El año 2011 en el Instituto Riva-Agüero publicamos una edición facsimilar de la tesis del benefactor, La historia en el Perú, tal como la sustentó con vítores del público en 1910. Nunca se recibió comunicación alguna ni tampoco impugnación judicial por no haber respetado al pie la letra la voluntad de del benefactor. Todos entendían de consuno que era una cláusula imposible de cumplirse. Además al no albergar relevancia económica era indiferente que se cumpliera o no tal exigencia. Dudo que en nuestros días alguna institución o persona quiera que se ejecute esa cláusula testamentaria.

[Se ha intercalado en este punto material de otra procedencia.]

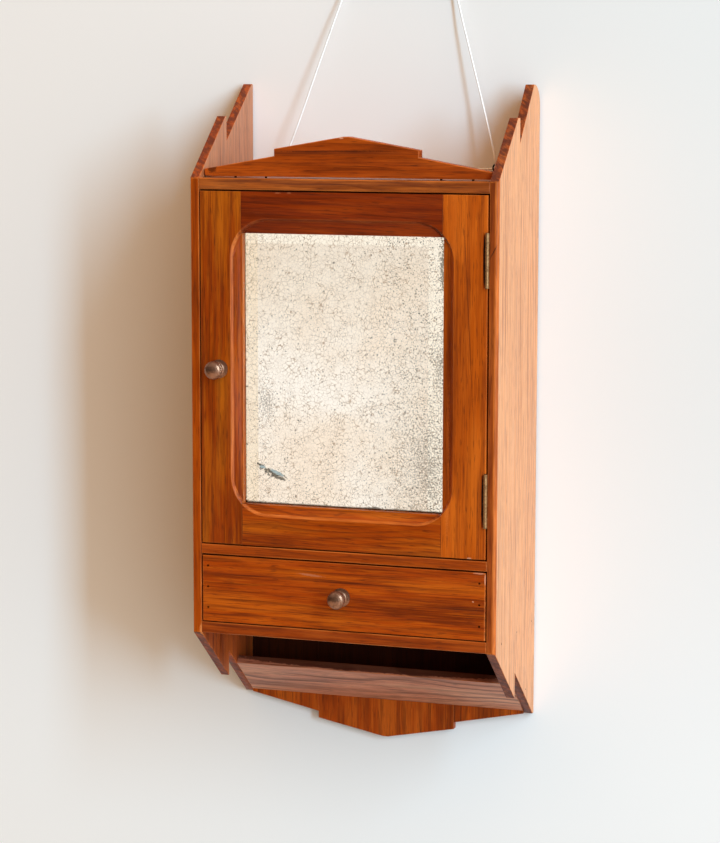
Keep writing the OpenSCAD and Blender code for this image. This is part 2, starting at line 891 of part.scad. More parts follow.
// The sloping border inside the cove: it is deepest at the mirror's edge
module hollow_floor() {
  side = hollow_side - cove_d;
  intersection() {
    facing(front - over, front + hollow_d) hollow_outline(cove_d);
    translate([0, 0, sight_low - rail_w])
      linear_extrude(sight_top - sight_low + 2 * rail_w)
        polygon([
          [sight_l - side, front - over],
          [sight_r + side, front - over],
          [sight_r + side, front + cove_d],
          [sight_r, front + hollow_d],
          [sight_l, front + hollow_d],
          [sight_l - side, front + cove_d]
        ]);
    across(door_l, door_r)
      polygon([
        [front - over, sight_low - hollow_low + cove_d],
        [front - over, sight_top + hollow_top - cove_d],
        [front + cove_d, sight_top + hollow_top - cove_d],
        [front + hollow_d, sight_top],
        [front + hollow_d, sight_low],
        [front + cove_d, sight_low - hollow_low + cove_d]
      ]);
  }
}

// What is cut from all four members of the door frame
module frame_cuts() {
  cove();
  hollow_floor();
  box(
    [sight_l - rebate_w, front + lip_front_t, sight_low - rebate_w],
    [sight_r + rebate_w, door_back + over, sight_top + rebate_w]
  );
}

// The two tenons of a rail whose middle is at height z, or the mortises that hold them
module tenons(z, len) {
  box([sight_l - len, tenon_y, z - tenon_h / 2], [sight_r + len, tenon_y + tenon_t, z + tenon_h / 2]);
}

module frame_mortises() {
  tenons(door_top - rail_w / 2, tenon_len);
  tenons(door_low + rail_w / 2, tenon_len);
}

module door_stile_left() {
  color("#a04e1e")
    difference() {
      box([door_l, front, door_low], [sight_l, door_back, door_top]);
      frame_cuts();
      frame_mortises();
      bar([door_l, catch_y, catch_z], [0, 90, 0], catch_r, catch_len);
      knob_screw_hole(knob_x, knob_z, door_t);
    }
}

module door_stile_right() {
  color("#a85624")
    difference() {
      box([sight_r, front, door_low], [door_r, door_back, door_top]);
      frame_cuts();
      frame_mortises();
      for (z = hinge_mid_z) {
        box(
          [axis_x - barrel_r, front - over, z - hinge_len / 2 - knuckle_gap],
          [door_r + over, axis_y + leaf_w, z + hinge_len / 2 + knuckle_gap]
        );
        translate([axis_x, axis_y, z - hinge_len / 2 - knuckle_gap])
          cylinder(r = barrel_r + barrel_clear, h = hinge_len + 2 * knuckle_gap);
      }
    }
}

// A rail between two heights, with its tenons
module door_rail(z0, z1) {
  color("#8f3f16")
    difference() {
      union() {
        box([sight_l, front, z0], [sight_r, door_back, z1]);
        tenons((z0 + z1) / 2, tenon_len);
      }
      frame_cuts();
    }
}

module door_rail_top() {
  door_rail(sight_top, door_top);
}

module door_rail_bottom() {
  door_rail(door_low, sight_low);
}

// The mirror glass: a plate whose front border is bevelled on all four sides
module mirror_glass() {
  y0 = front + glass_seat;
  y1 = front + silver_f;
  color("#dcd8c8")
    intersection() {
      translate([0, 0, sight_low - glass_side])
        linear_extrude(sight_top - sight_low + 2 * glass_side)
          polygon([
            [sight_l - glass_side, y1],
            [sight_l - glass_side, y0],
            [sight_l - glass_side + glass_bevel_w, y0 - glass_rise],
            [sight_r + glass_side - glass_bevel_w, y0 - glass_rise],
            [sight_r + glass_side, y0],
            [sight_r + glass_side, y1]
          ]);
      across(sight_l - glass_side, sight_r + glass_side)
        polygon([
          [y1, sight_low - glass_side],
          [y0, sight_low - glass_side],
          [y0 - glass_rise, sight_low - glass_side + glass_bevel_w],
          [y0 - glass_rise, sight_top + glass_side - glass_bevel_w],
          [y0, sight_top + glass_side],
          [y1, sight_top + glass_side]
        ]);
    }
}

// A flat layer as large as the mirror, between two depths from the door's front
module mirror_layer(d0, d1) {
  box(
    [sight_l - glass_side, front + d0, sight_low - glass_side],
    [sight_r + glass_side, front + d1, sight_top + glass_side]
  );
}

module mirror_silvering() {
  color("#c8c2ac") mirror_layer(silver_f, backing_f);
}

module mirror_backing() {
  color("#7a5230") mirror_layer(backing_f, backing_f + backing_t);
}

// Edges of the beads' outer rectangle and the length that the side beads fill
bead_out = rebate_w - glass_gap - bead_lap;
bead_l = sight_l - bead_out - bead_w + rebate_w - glass_side;
bead_r = sight_r + bead_out + bead_w - rebate_w + glass_side;
bead_top = sight_top + bead_out + bead_w - rebate_w + glass_side;
bead_low = sight_low - bead_out - bead_w + rebate_w - glass_side;

module bead(a, b) {
  color("#8a4a22")
    box([a[0], door_back, a[1]], [b[0], door_back + bead_t, b[1]]);
}

module mirror_bead_top() {
  bead([bead_l, bead_top - bead_w], [bead_r, bead_top]);
}

module mirror_bead_bottom() {
  bead([bead_l, bead_low], [bead_r, bead_low + bead_w]);
}

module mirror_bead_left() {
  bead([bead_l, bead_low + bead_w], [bead_l + bead_w, bead_top - bead_w]);
}

module mirror_bead_right() {
  bead([bead_r - bead_w, bead_low + bead_w], [bead_r, bead_top - bead_w]);
}

// Pins through the beads into the frame, near the beads' outer edges
module bead_pins() {
  x_out = [bead_l + bead_pin_d, bead_r - bead_pin_d];
  z_out = [bead_low + bead_pin_d, bead_top - bead_pin_d];
  color("#6a5a48") {
    for (x = x_out)
      for (k = [-1, 0, 1])
        bead_pin(x, (sight_low + sight_top) / 2 + k * (sight_top - sight_low) / 3);
    for (z = z_out)
      for (k = [-1, 0, 1])
        bead_pin((sight_l + sight_r) / 2 + k * sight_w / 3, z);
  }
}

module bead_pin(x, z) {
  bar([x, door_back + bead_t, z], [90, 0, 0], bead_pin_d / 4, bead_pin_len);
  bar([x, door_back + bead_t, z], [90, 0, 0], bead_pin_d / 2, bead_pin_d / 4);
}

// Half outline of a knob: radius and distance from the face that it stands on
function knob_outline() = concat(
  [
    [0, 0],
    [knob_foot_d / 2, 0],
    [knob_foot_d / 2, knob_foot_t],
    [knob_ring_d / 2 - 0.8, knob_foot_t + 0.6],
    [knob_ring_d / 2, knob_foot_t + 1.4],
    [knob_ring_d / 2, knob_foot_t + knob_ring_t]
  ],
  [
    for (a = [15:15:90])
      [
        knob_ring_d / 2 - (knob_ring_d - knob_neck_d) / 2 * sin(a),
        knob_rim - knob_under - (knob_rim - knob_under - knob_foot_t - knob_ring_t) * cos(a)
      ]
  ],
  [
    for (a = [-75:15:75])
      [
        knob_d / 2 * cos(a),
        knob_rim + (a < 0 ? knob_under : knob_dome) * sin(a)
      ]
  ],
  [[0, knob_rim + knob_dome]]
);

module knob(x, z) {
  color("#7d5f4c")
    translate([x, front, z])
      rotate([90, 0, 0])
        difference() {
          rotate_extrude() polygon(knob_outline());
          translate([0, 0, -over]) cylinder(r = knob_screw_r, h = knob_screw_in + over);
        }
}

// The hole for a knob's screw through wood of thickness t
module knob_screw_hole(x, z, t) {
  bar([x, front + t + over, z], [90, 0, 0], knob_screw_r + knob_screw_gap, t + 2 * over);
}

// The screw of a knob, through wood of thickness t, with its head on the inside
module knob_screw(x, z, t) {
  color("#8c8478")
    translate([x, front + t, z])
      rotate([90, 0, 0]) {
        cylinder(r = knob_screw_r, h = t + knob_screw_in);
        translate([0, 0, -knob_head_t]) cylinder(r = knob_head_r, h = knob_head_t);
      }
}

module door_knob() {
  knob(knob_x, knob_z);
}

module door_knob_screw() {
  knob_screw(knob_x, knob_z, door_t);
}

module drawer_knob() {
  knob(0, drawer_knob_z);
}

module drawer_knob_screw() {
  knob_screw(0, drawer_knob_z, drawer_front_t);
}

// The ball catch in the edge of the left stile; the barrel's mouth narrows to keep the ball in
ball_x = door_l - ball_out + ball_r;
ball_bore_r = ball_r + pin_gap;
ball_depth = ball_r - ball_out;
mouth_turn = asin(ball_depth / ball_bore_r);
mouth_steps = 8;

module catch_barrel() {
  color("#b08d4a")
    translate([door_l, catch_y, catch_z])
      rotate([0, 90, 0])
        rotate_extrude()
          polygon(concat(
            [
              for (k = [0:mouth_steps])
                let (a = mouth_turn * (1 - k / mouth_steps))
                  [ball_bore_r * cos(a), ball_depth - ball_bore_r * sin(a)]
            ],
            [[ball_bore_r, 2 * ball_r], [0, 2 * ball_r], [0, catch_len], [catch_r, catch_len], [catch_r, 0]]
          ));
}

module catch_ball() {
  color("#c8c4bc") translate([ball_x, catch_y, catch_z]) sphere(r = ball_r);
}

// The groove for the drawer bottom, cut into the front and the sides
module base_groove() {
  box(
    [-drawer_side_x - groove_d, drawer_front_back - groove_d, drawer_base_low],
    [drawer_side_x + groove_d, drawer_rear, drawer_base_top]
  );
}

module drawer_front() {
  color("#b0571f")
    difference() {
      box([-drawer_w / 2, front, drawer_low], [drawer_w / 2, drawer_front_back, drawer_top]);
      base_groove();
      knob_screw_hole(0, drawer_knob_z, drawer_front_t);
    }
}

// A drawer side whose inner face is at s times the side's distance from the middle
module drawer_side(s) {
  color("#a06a42")
    difference() {
      translate([s * (drawer_side_x + drawer_side_t / 2), 0, 0])
        box(
          [-drawer_side_t / 2, drawer_front_back, drawer_side_z],
          [drawer_side_t / 2, drawer_rear, drawer_side_z + drawer_side_h]
        );
      base_groove();
    }
}

module drawer_side_left() {
  drawer_side(-1);
}

module drawer_side_right() {
  drawer_side(1);
}

module drawer_back() {
  color("#a06a42")
    box(
      [-drawer_side_x, drawer_rear - drawer_back_t, drawer_base_top],
      [drawer_side_x, drawer_rear, drawer_side_z + drawer_side_h]
    );
}

module drawer_bottom() {
  color("#b98a5c") base_groove();
}

module drawer_nails() {
  color("#c9a27a")
    for (s = [-1, 1])
      for (i = [0:2])
        nail(
          [
            s * (drawer_w / 2 - drawer_nail_in),
            front,
            drawer_top - drawer_nail_down - i * drawer_nail_pitch
          ],
          [-90, 0, 0]
        );
}

side_panel_left();
side_panel_right();
top_board();
middle_board();
drawer_board();
back_board_left();
back_board_centre();
back_board_right();
trough_front();
crest_board();
crest_pegs();
inner_shelf();
shelf_batten_left();
shelf_batten_right();
door_stop();
case_nails();
back_nails();
catch_plate();
screw_eye_left();
screw_eye_right();
hanging_cord();
cord_knot();
hinge_upper_case_leaf();
hinge_lower_case_leaf();
hinge_upper_pin();
hinge_lower_pin();
hinge_case_screws();
door_stile_left();
door_stile_right();
door_rail_top();
door_rail_bottom();
mirror_glass();
mirror_silvering();
mirror_backing();
mirror_bead_top();
mirror_bead_bottom();
mirror_bead_left();
mirror_bead_right();
bead_pins();
hinge_upper_door_leaf();
hinge_lower_door_leaf();
hinge_door_screws();
door_knob();
door_knob_screw();
catch_barrel();
catch_ball();
drawer_front();
drawer_side_left();
drawer_side_right();
drawer_back();
drawer_bottom();
drawer_nails();
drawer_knob();
drawer_knob_screw();
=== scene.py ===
import json
import math

import bmesh
import bpy
from mathutils import Matrix, Vector
from mathutils.geometry import interpolate_bezier


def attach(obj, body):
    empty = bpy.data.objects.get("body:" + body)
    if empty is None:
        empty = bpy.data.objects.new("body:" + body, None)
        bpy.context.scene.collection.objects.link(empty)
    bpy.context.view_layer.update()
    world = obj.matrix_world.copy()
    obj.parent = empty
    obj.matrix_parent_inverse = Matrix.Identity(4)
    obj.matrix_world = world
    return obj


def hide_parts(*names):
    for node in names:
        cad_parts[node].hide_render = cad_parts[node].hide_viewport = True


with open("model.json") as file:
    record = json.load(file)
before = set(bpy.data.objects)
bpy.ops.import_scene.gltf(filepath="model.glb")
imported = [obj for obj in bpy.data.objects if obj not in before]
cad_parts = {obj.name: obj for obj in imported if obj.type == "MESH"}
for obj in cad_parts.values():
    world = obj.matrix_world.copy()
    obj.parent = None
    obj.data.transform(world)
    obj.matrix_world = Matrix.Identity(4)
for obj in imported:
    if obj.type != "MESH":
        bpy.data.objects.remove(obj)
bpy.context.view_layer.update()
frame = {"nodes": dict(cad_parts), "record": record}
scene = bpy.context.scene
print("frame loaded:", len(frame["nodes"]), "solids")

# Places on the solids that the finishes refer to, in metres
frontPlane = -0.158           # the front of the case, the door and the drawer
crestPlane = -0.145           # the front of the crest
railEnds = (-0.1111, 0.1087)  # where the rails meet the stiles, at the sides of the door's opening


def paint(red, green, blue):
    # a screen colour, 0 to 255, as the linear colour that a shader takes
    parts = [c / 255 for c in (red, green, blue)]
    return tuple(c / 12.92 if c <= 0.04045 else ((c + 0.055) / 1.055) ** 2.4 for c in parts) + (1.0,)


# The camera that took the photograph

viewSettings = {
    "eye": (0.8524, -2.6017, 0.33815),
    "target": (0.0205, frontPlane, -0.00675),
    "rollDegrees": 0.09,
    "lens": 107.46,
}


def makeCamera(settings):
    eye, target = Vector(settings["eye"]), Vector(settings["target"])
    ahead = (target - eye).normalized()
    level = ahead.cross(Vector((0, 0, 1))).normalized()
    upright = level.cross(ahead)
    roll = math.radians(settings["rollDegrees"])
    right = math.cos(roll) * level + math.sin(roll) * upright
    top = math.cos(roll) * upright - math.sin(roll) * level
    data = bpy.data.cameras.new("photoView")
    data.lens = settings["lens"]
    camera = bpy.data.objects.new("photoView", data)
    camera.matrix_world = Matrix.Translation(eye) @ Matrix((right, top, -ahead)).transposed().to_4x4()
    scene.collection.objects.link(camera)
    scene.camera = camera


makeCamera(viewSettings)
print("camera placed")


# Helpers for materials

def newMaterial(name):
    material = bpy.data.materials.new(name)
    material.use_nodes = True
    tree = material.node_tree
    tree.nodes.clear()
    shader = tree.nodes.new("ShaderNodeBsdfPrincipled")
    output = tree.nodes.new("ShaderNodeOutputMaterial")
    tree.links.new(shader.outputs["BSDF"], output.inputs["Surface"])
    return material, tree, shader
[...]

La indiferencia que suscitó el requerimiento de censura eclesiástica viene perfectamente a cuento a propósito de la subsistencia en nuestros días de una junta de administración perpetua para los bienes dejados por José de la Riva-Agüero. Era una forma de sustraerse a los alcances del código civil de 1936 que no permitía que una persona jurídica, con excepción de los bancos, actuase como albacea. Dada, por otro lado, la precaria situación de la Universidad Católica con pocos recursos y escasos alumnos la junta de administración aseguraría su subsistencia durante los primeros veinte años de vida del flamante claustro universitario. Se trataba, pues, la junta en la práctica y para todos los fines de un albaceazgo encubierto y lo más grave un albaceazgo perpetuo, indeterminado y ad eternum. Nada más insólito para un albaceazgo cuya naturaleza jurídica siempre será transitoria, cualquiera que sea la voluntad del testador. De allí que el acuerdo del 13 de julio de 1994, pactado en forma consensuada entre la PUCP y el Arzobispado de Lima, representado entonces por un experto en Derecho canónico, el abogado Carlos Valderrama, que actuaba a nombre del Monseñor Augusto Vargas Alzamora, limitase significativamente sus atribuciones. Actuaba en el marco estricto de sus atribuciones y bajo el perfecto reconocimiento tanto de la Iglesia católica como del Estado peruano, que siempre lo reconoció como Arzobispo de Lima y primado del Perú. Conforme al canon 375 del Código Canónico de 1983, bajo cuya vigencia se celebró el acuerdo, estaba dotado de consagración episcopal, por lo que actuaba en nombre de la Iglesia católica. Sus emisarios actuaban, en consecuencia, con credenciales autorizadas que emanaban del propio arzobispo de Lima.

Existen, finalmente, razones de carácter práctico para desactivar definitivamente la junta de administración. Cuando se estipuló el acuerdo del 13 de julio de 1994 muy poco quedaba por administrar: la organización universitaria había absorbido sus principales tareas y era imperioso evitar una doble contabilidad. ¿Acaso no es posible y hasta recomendable que la Iglesia abandone su interés de componer la junta e intervenga más bien en otras instancias como el Consejo Universitario del mismo modo, tal como lo hace actualmente en la Asamblea? ¿Qué necesidad existe de discutir acerca de la composición de la Junta de Administración? No sería más razonable, así como se eliminó la censura eclesiástica para las obras de Riva-Agüero, abandonar la idea de la vetusta junta perpetua de administración? Así los recursos y los bienes de la Universidad estarían mejor asegurados y la misión confiada por Riva-Agüero, el más importante de sus benefactores, cumplida. Invoquemos al Marqués del Saltillo.